An die Fonds selbst traut sich die Kommission dabei nicht heran. Es sollen lediglich Regeln für die Verwalter der Fonds aufgestellt werden und selbst dies erst ab einer Mindestgröße von 100 Mio. Euro. Vorgesehen sind strengere Informationspflichten gegenüber den Kunden, die ihr Geld in Hedgefonds & Co. anlegen. Im Gegenzug dürfen zugelassene Verwalter ihre Anlageprodukte dann in der ganzen EU vermarkten – auch wenn die Fonds ihren Sitz in Steueroasen haben.
Mit einer Einschränkung der Fonds oder gar ihrem Verbot, wie von der Linken im Europäischen Parlament gefordert, hat dies nichts zu tun, im Gegenteil. Mit der Regelung würde diesen Fonds der lukrative EU -Binnenmarkt erst richtig geöffnet, da sie dann mit einer EU -weiten Zulassung ausgestattet wären. Für die Barroso-Kommission und für die Mehrheit des Europäischen Parlaments gilt lediglich mangelnde Transparenz und das Fehlverhalten einzelner »schwarzer Schafe« als Ursache der Finanzkrise. So sollen denn auch weitere Richtlinien folgen, um lediglich die Aufsicht der aufgeblähten Finanzmärkte zu verbessern.
Lord Adair Turner, Chef der obersten Finanzaufsichtsbehörde in London (und sicher kein Sozialist), brach kürzlich ein Tabu in politischen Kreisen. Er verwies darauf, dass aus Sicht der Gesamtgesellschaft eigentlich eine deutliche Verkleinerung des Finanzsektors notwendig wäre. Doch die verheerenden Folgen der Krise für den Arbeitsmarkt werden in der EU entweder nicht erkannt oder als nicht gravierend angesehen.
Dies wird etwa an den Forderungen der Kommission zum Umgang mit den schweren Folgen der Krise für Unternehmen und Beschäftigte deutlich. Die Staaten sollen ihre Unterstützungspakete so schnell wie möglich zurückfahren, heißt es dort.

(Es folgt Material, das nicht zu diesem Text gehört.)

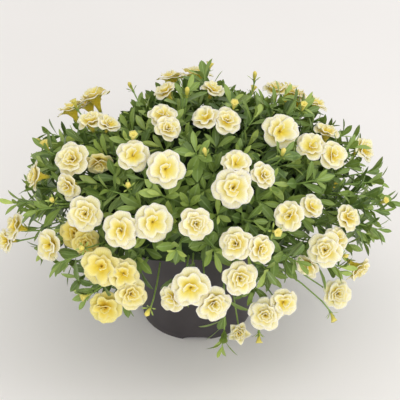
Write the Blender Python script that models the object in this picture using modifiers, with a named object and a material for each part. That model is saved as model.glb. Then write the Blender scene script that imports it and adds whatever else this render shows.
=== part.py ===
"""A double-flowered calibrachoa in its nursery pot.

One pot, the soil in it, thirteen leafy stems and the double blooms that they carry. Metres, +Z up.
The origin is on the pot's axis, on the surface that the pot stands on. The front faces -Y.
"""

import itertools
import math
import random

import bmesh
import bpy
from mathutils import Matrix, Vector
from mathutils.bvhtree import BVHTree

MM = 0.001

# The pot: a 13 cm nursery pot with a straight tapered wall and a banded rim
POT_HEIGHT = 110 * MM
POT_BASE_RADIUS = 51 * MM
POT_RIM_RADIUS = 65 * MM
POT_WALL = 1.5 * MM
POT_RIM_BAND = 9 * MM
POT_RIM_STEP = 1.6 * MM
POT_FLOOR = 6 * MM
POT_FOOT_HEIGHT = 4.5 * MM
POT_FOOT_WIDTH = 5 * MM
POT_NOTCH_WIDTH = 24 * MM
POT_NOTCH_HEIGHT = 4 * MM
POT_NOTCHES = 4
DRAIN_RADIUS = 4 * MM
DRAIN_CIRCLE = 28 * MM
ROUND_STEPS = 32
GAP = 0.3 * MM

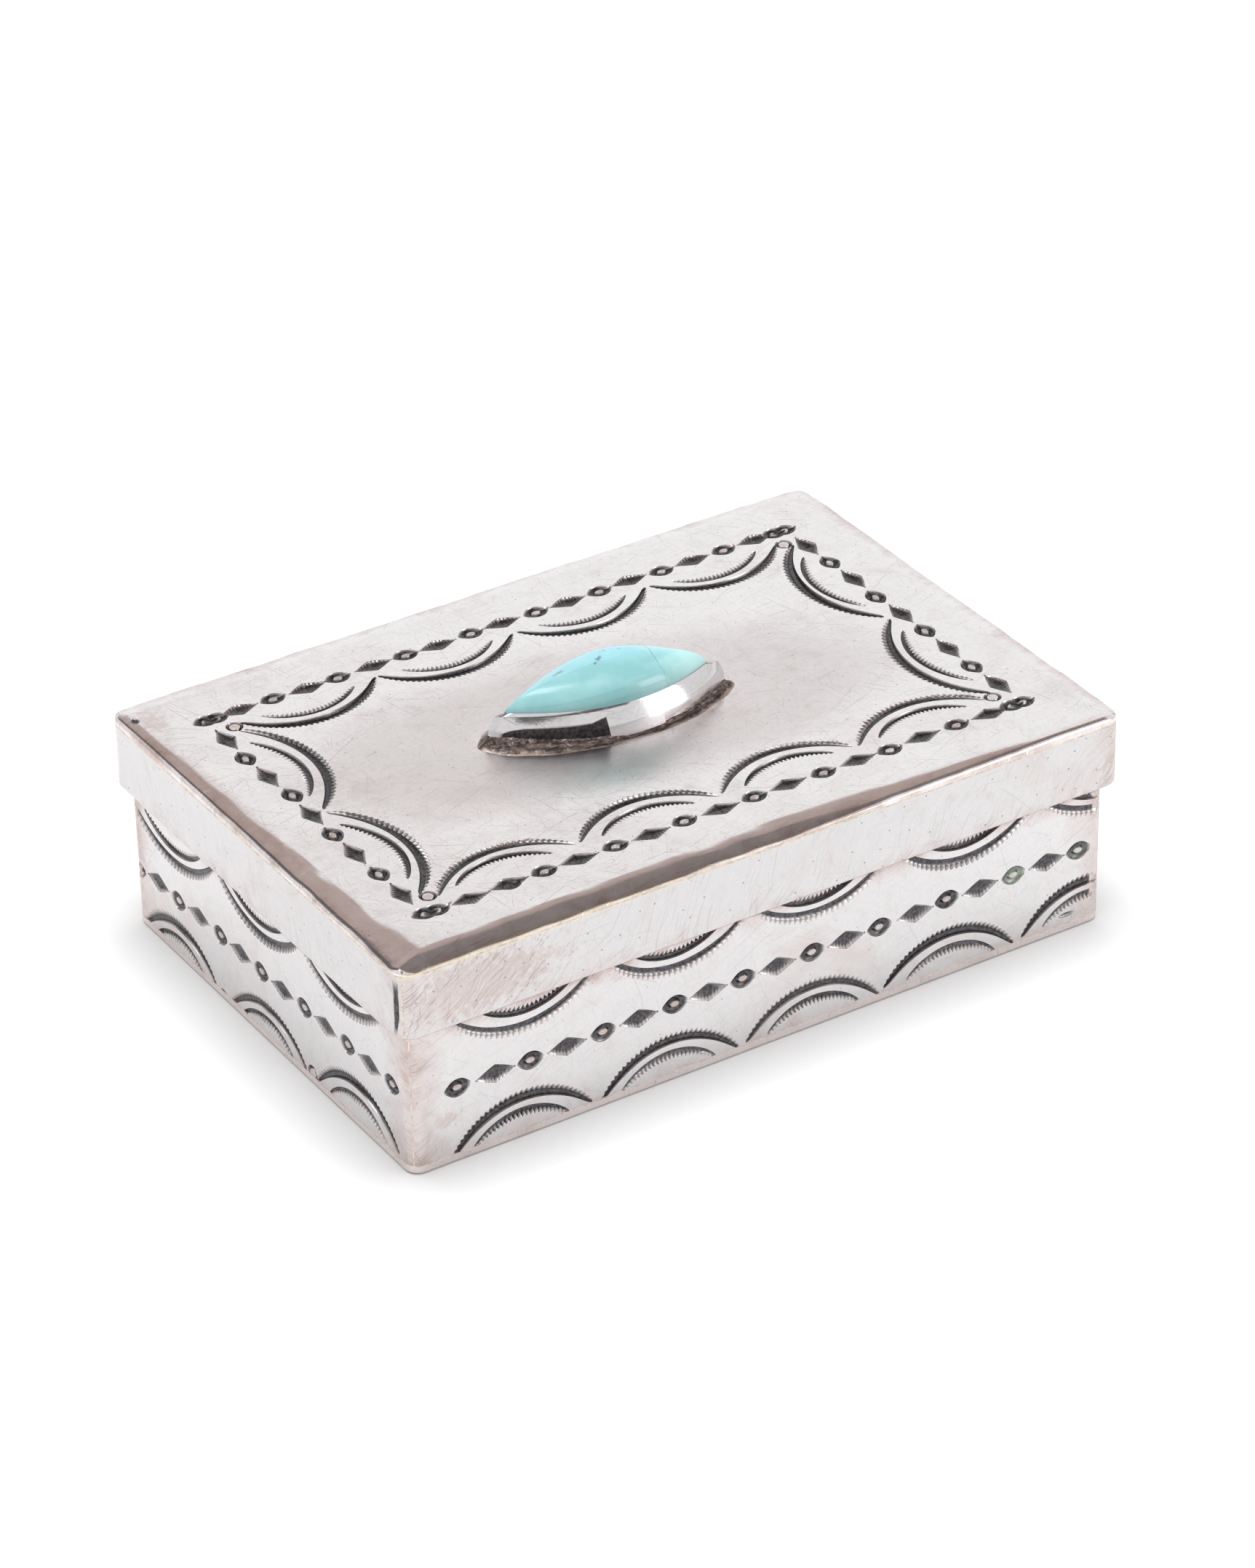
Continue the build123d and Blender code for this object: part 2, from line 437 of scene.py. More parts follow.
def darken(sheet: Piece, middle: Vector, size: Vector, note: float = 0.3) -> None:
    """Note a gouge as sunk, so that it is as dark as the struck marks.

    Args:
        sheet: The gouged sheet.
        middle: The middle of the gouge.
        size: Half its size along each axis.
        note: The depth to note, in millimetres.
    """
    layer = sheet.data.attributes["sunk"].data
    for vertex in sheet.data.vertices:
        away = vertex.co - middle
        if math.hypot(away.x / size.x, away.y / size.y, away.z / size.z) < 1.05:
            layer[vertex.index].value = note


def dress(piece: Piece, material: Material) -> None:
    """Give a piece its one material."""
    piece.data.materials.clear()
    piece.data.materials.append(material)


def turned(x: float, y: float, degrees: float) -> tuple[float, float]:
    """A point of the plane turned about its middle."""
    angle = math.radians(degrees)
    return x * math.cos(angle) - y * math.sin(angle), x * math.sin(angle) + y * math.cos(angle)


# Punches: each is the solid that one blow of the hammer drives out of the sheet


class Mark(Enum):
    """The maker's five punches."""

    OUTER_BAND = "outer band"
    INNER_BAND = "inner band"
    DIAMOND = "diamond"
    RING = "ring"
    CIRCLE = "circle"


@dataclass(frozen=True)
class Row:
    """One line along a toothed band: where it runs and how deep, in a groove and on a tooth.

    All four are shares, of the band's breadth from its outer edge and of its depth. A depth under
    nothing lies above the sheet.
    """

    across: float
    down: float
    tooth_across: float
    tooth_down: float


class BandCut(Enum):
    """The two ways that a band punch is filed."""

    MILLED_RIM = (
        Row(-0.04, -0.4, 0.15, -0.4),
        Row(0.0, 0.2, 0.18, 0.02),
        Row(0.2, 0.46, 0.27, 0.12),
        Row(0.42, 0.74, 0.42, 0.42),
        Row(0.54, 1.0, 0.54, 1.0),
        Row(0.86, 1.0, 0.86, 1.0),
        Row(0.97, 0.15, 0.97, 0.15),
        Row(1.0, -0.4, 1.0, -0.4),
    )
    SAW_RIM = (
        Row(0.0, -0.4, 0.0, -0.4),
        Row(0.03, 0.2, 0.03, 0.2),
        Row(0.15, 1.0, 0.15, 1.0),
        Row(0.42, 1.0, 0.40, 0.95),
        Row(0.62, 0.8, 0.52, 0.35),
        Row(0.84, 0.45, 0.57, 0.1),
        Row(0.96, 0.1, 0.6, 0.02),
        Row(1.0, -0.4, 0.62, -0.4),
    )


def cap(piece: Piece, lift: float) -> Piece:
    """Close a struck face into a solid with a flat top above the sheet.

    Args:
        piece: The open face.
        lift: The height of the face's edge over the sheet.

    Returns:
        The same piece, closed.
    """
    edit(piece)
    bpy.ops.mesh.select_all(action="SELECT")
    bpy.ops.mesh.extrude_region_move(TRANSFORM_OT_translate={"value": (0, 0, 4 * lift)})
    bpy.ops.transform.resize(value=(1, 1, 0), center_override=(0, 0, 3 * lift))
    close_edit()
    tidy_mesh(piece)
    return piece


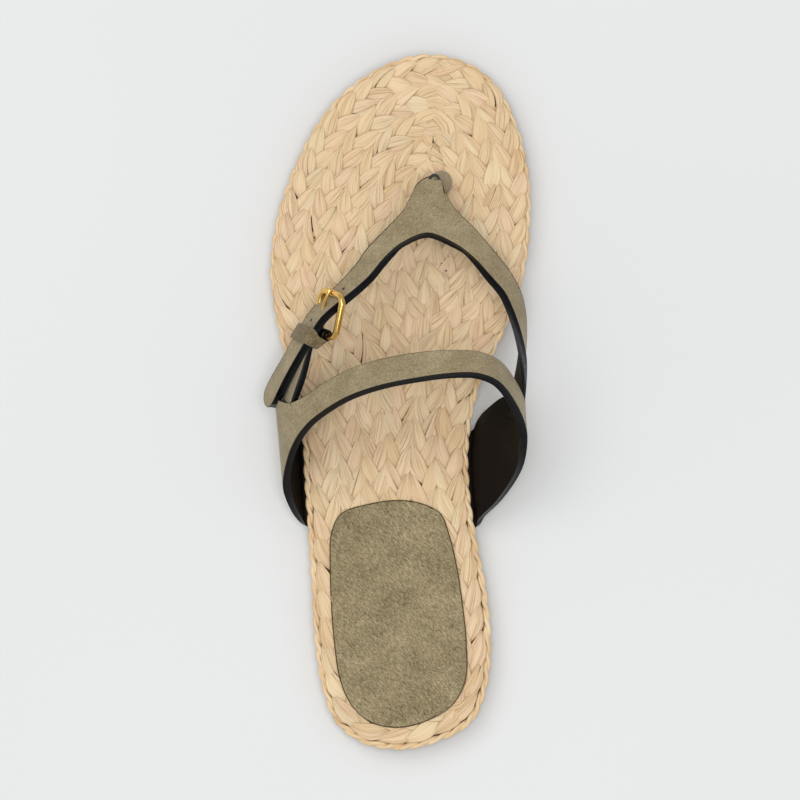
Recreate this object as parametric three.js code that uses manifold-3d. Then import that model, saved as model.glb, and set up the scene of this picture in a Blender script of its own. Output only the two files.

Auch wenn der Tiefpunkt der Finanzkrise überschritten ist, ändert dies nichts daran, dass mit den größten Entlassungswellen erst noch zu rechnen ist.
Mitte Oktober hat die EU-Kommission in einer Mitteilung ihre Sicht auf die Krise noch einmal deutlich gemacht. Angesichts der Finanzlöcher, die die staatlichen Unterstützungsmaßnahmen für die Banken in den öffentlichen Kassen gerissen haben, tritt sie für eine radikale Stabilisierung der öffentlichen Haushalte ein. Die Kommissare verbinden dieses Argument mit einem weiteren – jenem der »demografischen Katastrophe«. Durch die Alterung der Gesellschaft werden angeblich noch größere Lasten auf die öffentlichen Haushalte zukommen.
Mit Hinweisen auf die Demografie und auf die Kosten der Krise soll den Bürgerinnen und Bürgern in Europa also verkauft werden, dass das Renteneintrittsalter erhöht und die Ausgaben für Gesundheit und Pflege gleichzeitig drastisch gesenkt werden sollen. Diesen Lösungsansatz hat auch die schwarz-gelbe Regierung in Berlin dankbar aufgegriffen. Sicher ist damit allerdings nur, dass die breite Bevölkerung nach der Krise noch ärmer sein wird als zuvor.